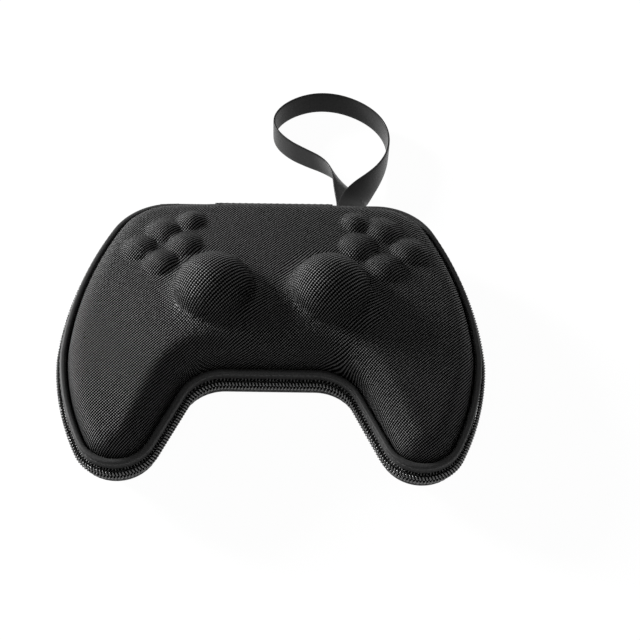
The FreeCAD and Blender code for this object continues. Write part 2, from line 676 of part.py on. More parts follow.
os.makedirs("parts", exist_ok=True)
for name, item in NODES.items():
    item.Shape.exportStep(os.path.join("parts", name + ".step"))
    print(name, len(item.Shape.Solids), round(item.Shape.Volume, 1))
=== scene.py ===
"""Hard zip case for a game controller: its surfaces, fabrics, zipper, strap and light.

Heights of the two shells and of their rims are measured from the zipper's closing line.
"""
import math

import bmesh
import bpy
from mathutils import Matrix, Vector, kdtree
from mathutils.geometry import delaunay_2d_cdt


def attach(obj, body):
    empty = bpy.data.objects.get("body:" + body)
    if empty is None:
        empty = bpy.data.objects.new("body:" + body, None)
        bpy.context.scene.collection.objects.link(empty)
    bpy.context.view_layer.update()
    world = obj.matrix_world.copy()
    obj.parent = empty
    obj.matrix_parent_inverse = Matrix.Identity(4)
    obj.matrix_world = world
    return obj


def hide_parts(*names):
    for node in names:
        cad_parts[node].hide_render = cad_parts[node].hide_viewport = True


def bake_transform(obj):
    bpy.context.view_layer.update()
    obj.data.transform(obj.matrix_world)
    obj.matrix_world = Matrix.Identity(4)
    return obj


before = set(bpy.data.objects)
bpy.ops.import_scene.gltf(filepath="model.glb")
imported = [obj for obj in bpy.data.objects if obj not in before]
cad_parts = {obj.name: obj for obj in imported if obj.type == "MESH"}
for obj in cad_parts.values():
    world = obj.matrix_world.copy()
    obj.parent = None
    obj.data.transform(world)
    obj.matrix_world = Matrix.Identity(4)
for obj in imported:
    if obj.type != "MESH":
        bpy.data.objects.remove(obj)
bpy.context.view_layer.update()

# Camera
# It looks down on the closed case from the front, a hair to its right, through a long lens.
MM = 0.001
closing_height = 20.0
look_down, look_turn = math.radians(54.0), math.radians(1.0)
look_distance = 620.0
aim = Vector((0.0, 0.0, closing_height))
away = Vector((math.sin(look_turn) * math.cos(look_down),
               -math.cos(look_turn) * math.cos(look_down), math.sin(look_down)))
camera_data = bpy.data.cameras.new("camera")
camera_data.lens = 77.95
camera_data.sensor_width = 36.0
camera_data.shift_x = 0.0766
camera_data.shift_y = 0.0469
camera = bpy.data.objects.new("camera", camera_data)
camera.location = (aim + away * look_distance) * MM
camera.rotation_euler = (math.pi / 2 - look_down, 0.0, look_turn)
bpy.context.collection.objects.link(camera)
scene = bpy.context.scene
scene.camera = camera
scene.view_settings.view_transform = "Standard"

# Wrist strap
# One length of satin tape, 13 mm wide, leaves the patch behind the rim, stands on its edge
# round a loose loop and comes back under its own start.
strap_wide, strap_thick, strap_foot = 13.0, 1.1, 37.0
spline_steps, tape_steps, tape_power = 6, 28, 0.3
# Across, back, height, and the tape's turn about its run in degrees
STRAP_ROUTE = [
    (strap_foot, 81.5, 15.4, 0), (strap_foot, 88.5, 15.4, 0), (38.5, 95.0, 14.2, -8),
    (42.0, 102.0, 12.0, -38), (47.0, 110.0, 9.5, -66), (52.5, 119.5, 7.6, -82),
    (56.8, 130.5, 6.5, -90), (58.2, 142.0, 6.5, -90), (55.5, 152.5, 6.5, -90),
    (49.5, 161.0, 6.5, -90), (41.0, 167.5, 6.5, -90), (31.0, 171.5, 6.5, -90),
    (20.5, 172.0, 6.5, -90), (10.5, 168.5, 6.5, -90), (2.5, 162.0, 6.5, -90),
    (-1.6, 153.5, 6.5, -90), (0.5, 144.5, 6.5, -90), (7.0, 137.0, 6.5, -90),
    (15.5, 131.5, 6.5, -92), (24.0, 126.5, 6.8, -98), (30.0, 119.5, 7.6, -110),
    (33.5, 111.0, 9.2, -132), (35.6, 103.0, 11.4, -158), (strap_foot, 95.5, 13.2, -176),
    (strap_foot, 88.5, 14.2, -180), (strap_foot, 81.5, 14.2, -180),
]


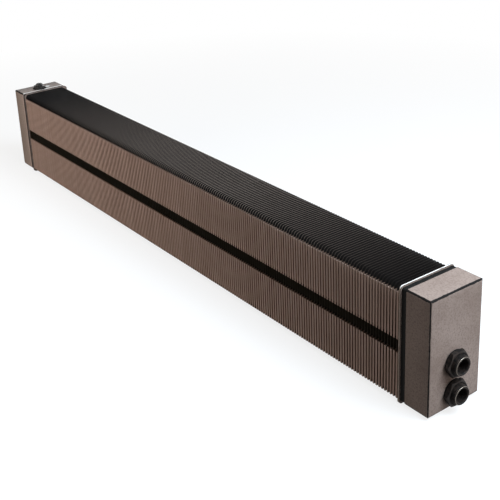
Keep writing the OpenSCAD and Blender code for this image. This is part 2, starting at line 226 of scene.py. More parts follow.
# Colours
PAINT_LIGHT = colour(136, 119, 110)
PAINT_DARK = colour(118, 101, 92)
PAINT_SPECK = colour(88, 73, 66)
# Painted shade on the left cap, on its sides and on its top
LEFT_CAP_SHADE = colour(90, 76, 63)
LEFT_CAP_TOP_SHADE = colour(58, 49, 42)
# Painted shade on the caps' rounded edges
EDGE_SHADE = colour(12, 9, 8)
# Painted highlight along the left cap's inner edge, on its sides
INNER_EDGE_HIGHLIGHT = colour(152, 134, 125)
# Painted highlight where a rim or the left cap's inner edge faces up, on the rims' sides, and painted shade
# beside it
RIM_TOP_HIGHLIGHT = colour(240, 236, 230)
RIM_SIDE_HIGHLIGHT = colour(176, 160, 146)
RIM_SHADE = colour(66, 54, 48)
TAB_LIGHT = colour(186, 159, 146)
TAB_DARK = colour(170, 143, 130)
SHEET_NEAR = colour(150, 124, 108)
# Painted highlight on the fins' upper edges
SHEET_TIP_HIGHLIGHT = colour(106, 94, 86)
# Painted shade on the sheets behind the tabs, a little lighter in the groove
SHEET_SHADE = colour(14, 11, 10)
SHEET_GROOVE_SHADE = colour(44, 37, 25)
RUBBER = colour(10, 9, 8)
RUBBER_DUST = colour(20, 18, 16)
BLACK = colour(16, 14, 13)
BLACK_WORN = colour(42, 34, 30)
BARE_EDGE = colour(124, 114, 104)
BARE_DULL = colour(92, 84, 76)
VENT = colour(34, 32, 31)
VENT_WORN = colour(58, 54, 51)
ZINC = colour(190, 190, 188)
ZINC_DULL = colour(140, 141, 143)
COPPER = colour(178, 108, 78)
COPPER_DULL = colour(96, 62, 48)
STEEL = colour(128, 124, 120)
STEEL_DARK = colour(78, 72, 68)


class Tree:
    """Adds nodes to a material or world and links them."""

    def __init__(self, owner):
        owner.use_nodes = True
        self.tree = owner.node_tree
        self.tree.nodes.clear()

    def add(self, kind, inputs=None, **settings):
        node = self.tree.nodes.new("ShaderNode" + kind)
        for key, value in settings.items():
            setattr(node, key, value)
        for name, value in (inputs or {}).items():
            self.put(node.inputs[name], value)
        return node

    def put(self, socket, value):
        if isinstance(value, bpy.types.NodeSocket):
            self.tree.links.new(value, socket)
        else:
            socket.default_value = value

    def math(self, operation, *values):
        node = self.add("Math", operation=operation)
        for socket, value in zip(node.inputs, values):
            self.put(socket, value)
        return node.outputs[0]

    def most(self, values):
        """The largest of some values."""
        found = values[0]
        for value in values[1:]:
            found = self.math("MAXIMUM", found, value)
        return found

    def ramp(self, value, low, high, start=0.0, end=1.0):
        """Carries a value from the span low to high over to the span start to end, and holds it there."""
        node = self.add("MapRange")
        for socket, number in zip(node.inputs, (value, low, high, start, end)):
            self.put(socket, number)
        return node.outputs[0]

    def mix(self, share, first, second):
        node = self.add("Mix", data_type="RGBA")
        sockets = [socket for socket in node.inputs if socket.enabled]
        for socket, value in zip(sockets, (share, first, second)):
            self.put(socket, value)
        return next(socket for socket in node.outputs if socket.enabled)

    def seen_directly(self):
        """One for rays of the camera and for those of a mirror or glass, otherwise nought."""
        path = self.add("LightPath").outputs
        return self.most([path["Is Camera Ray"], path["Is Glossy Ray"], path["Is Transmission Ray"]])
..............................
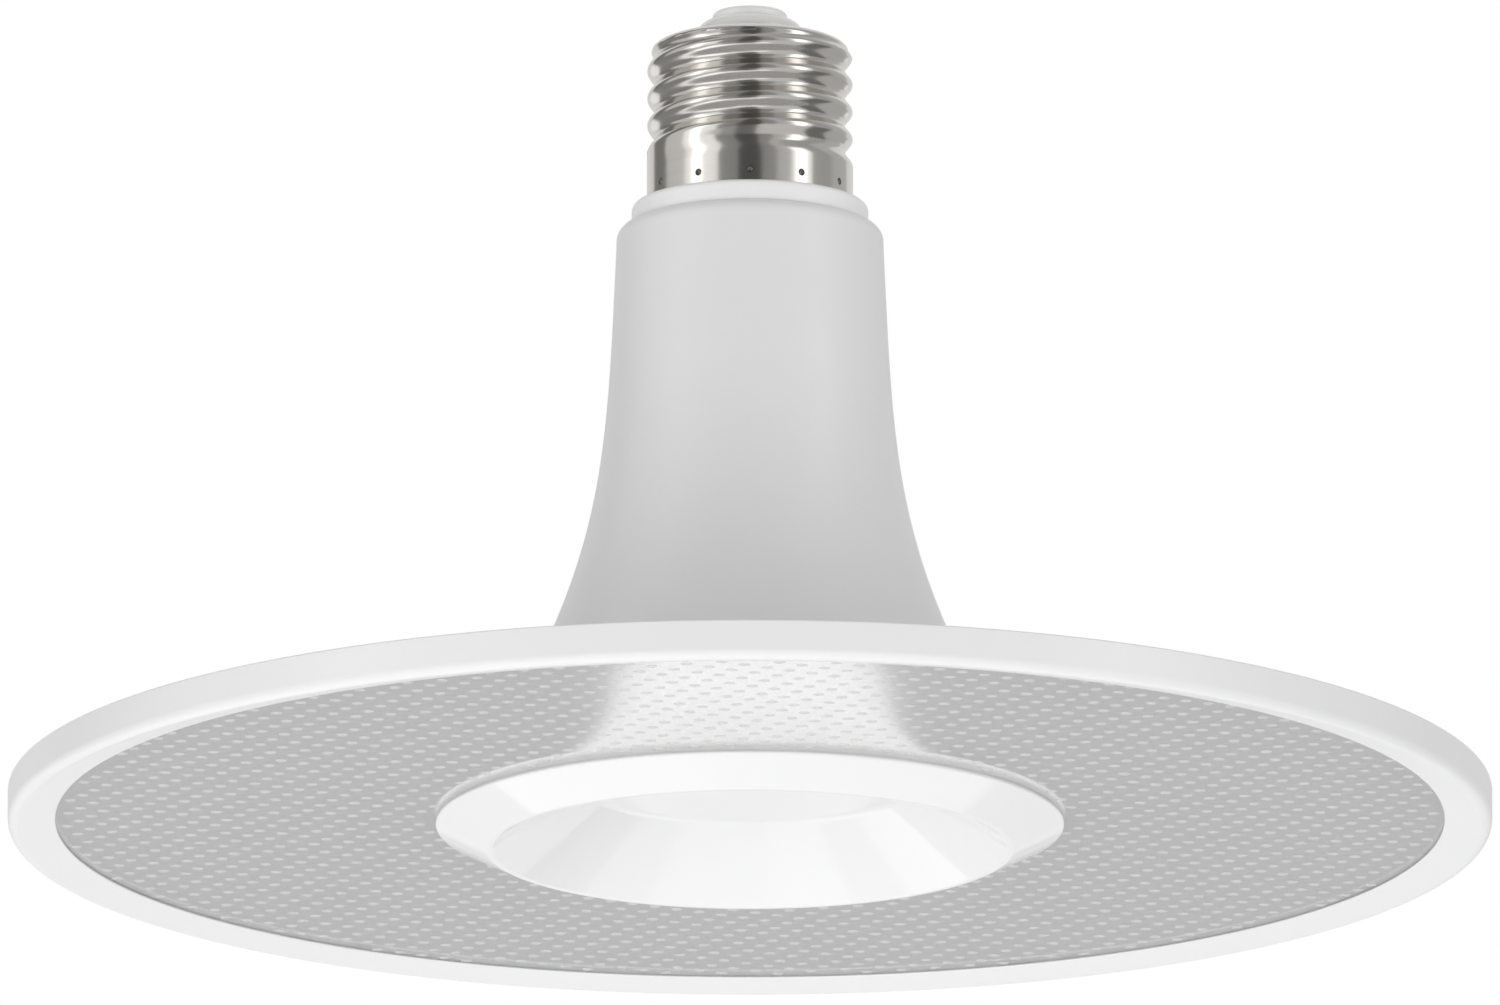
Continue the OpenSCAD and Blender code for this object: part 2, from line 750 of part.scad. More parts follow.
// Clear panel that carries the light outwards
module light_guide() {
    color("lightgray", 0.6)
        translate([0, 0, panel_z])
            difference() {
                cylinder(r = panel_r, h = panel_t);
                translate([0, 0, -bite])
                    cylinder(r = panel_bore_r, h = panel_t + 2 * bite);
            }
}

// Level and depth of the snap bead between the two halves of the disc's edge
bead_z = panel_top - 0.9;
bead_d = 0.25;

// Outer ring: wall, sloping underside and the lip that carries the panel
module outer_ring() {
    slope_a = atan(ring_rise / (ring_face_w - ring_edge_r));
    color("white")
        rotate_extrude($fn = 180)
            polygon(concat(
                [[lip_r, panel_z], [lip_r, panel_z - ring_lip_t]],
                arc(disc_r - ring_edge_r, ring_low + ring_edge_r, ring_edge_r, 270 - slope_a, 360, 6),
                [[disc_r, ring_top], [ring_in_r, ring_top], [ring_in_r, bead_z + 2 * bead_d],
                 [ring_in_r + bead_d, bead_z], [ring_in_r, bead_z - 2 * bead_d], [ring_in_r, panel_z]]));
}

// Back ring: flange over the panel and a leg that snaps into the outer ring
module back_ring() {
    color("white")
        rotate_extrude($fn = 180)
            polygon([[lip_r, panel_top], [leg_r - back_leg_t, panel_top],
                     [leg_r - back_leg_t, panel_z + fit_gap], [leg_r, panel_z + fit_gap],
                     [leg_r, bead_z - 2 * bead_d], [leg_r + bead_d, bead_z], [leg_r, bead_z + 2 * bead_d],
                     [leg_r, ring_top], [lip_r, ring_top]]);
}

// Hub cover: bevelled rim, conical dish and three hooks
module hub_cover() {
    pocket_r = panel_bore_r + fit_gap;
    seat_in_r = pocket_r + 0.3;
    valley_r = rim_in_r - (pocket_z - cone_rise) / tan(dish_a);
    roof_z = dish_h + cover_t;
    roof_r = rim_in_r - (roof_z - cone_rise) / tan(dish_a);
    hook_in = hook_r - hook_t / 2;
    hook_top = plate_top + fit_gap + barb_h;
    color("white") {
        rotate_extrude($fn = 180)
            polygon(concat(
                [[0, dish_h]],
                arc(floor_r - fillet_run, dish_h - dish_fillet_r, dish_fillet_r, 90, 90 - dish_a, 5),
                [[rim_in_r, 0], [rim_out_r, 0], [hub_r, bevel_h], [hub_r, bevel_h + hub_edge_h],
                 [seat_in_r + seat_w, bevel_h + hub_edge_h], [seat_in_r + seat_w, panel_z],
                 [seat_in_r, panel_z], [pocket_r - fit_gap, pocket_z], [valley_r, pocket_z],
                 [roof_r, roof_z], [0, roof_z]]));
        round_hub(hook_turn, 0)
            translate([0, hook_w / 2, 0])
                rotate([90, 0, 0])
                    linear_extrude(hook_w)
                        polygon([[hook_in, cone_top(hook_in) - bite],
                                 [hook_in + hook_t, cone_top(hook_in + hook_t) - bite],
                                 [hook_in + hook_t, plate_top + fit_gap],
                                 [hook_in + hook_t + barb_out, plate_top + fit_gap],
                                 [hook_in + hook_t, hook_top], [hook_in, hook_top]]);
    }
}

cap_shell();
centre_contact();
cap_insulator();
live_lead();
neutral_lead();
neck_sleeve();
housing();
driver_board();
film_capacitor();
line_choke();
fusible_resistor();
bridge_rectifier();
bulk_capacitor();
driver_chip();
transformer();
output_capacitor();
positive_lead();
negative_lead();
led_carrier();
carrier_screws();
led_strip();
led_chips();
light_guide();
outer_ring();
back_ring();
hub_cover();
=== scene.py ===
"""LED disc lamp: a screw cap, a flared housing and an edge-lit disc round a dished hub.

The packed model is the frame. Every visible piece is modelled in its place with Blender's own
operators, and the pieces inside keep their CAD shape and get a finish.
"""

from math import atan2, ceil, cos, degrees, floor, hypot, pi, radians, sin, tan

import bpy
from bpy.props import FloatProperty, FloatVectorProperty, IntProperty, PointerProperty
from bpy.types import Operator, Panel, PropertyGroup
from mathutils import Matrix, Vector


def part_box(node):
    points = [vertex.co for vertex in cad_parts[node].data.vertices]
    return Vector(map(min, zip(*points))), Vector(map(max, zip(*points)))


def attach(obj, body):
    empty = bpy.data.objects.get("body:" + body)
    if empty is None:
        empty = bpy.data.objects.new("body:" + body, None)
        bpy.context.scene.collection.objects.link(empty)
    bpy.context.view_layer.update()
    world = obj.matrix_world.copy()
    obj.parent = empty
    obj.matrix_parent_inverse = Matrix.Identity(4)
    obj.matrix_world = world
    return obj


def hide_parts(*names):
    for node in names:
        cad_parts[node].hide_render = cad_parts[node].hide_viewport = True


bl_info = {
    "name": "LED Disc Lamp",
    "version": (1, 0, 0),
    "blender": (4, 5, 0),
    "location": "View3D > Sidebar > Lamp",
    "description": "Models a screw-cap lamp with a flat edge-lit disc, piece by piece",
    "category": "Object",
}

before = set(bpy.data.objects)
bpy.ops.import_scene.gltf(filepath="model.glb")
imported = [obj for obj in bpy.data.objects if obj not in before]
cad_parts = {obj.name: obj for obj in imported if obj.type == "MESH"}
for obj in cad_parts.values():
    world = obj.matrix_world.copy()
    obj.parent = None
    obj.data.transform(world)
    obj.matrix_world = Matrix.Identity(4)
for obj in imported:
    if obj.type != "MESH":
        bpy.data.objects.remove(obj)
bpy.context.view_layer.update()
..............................
Your task is to pick out every line with the string "follow" and copy it.

#### Full answer:
The FreeCAD and Blender code for this object continues. Write part 2, from line 676 of part.py on. More parts follow.
Keep writing the OpenSCAD and Blender code for this image. This is part 2, starting at line 226 of scene.py. More parts follow.
Continue the OpenSCAD and Blender code for this object: part 2, from line 750 of part.scad. More parts follow.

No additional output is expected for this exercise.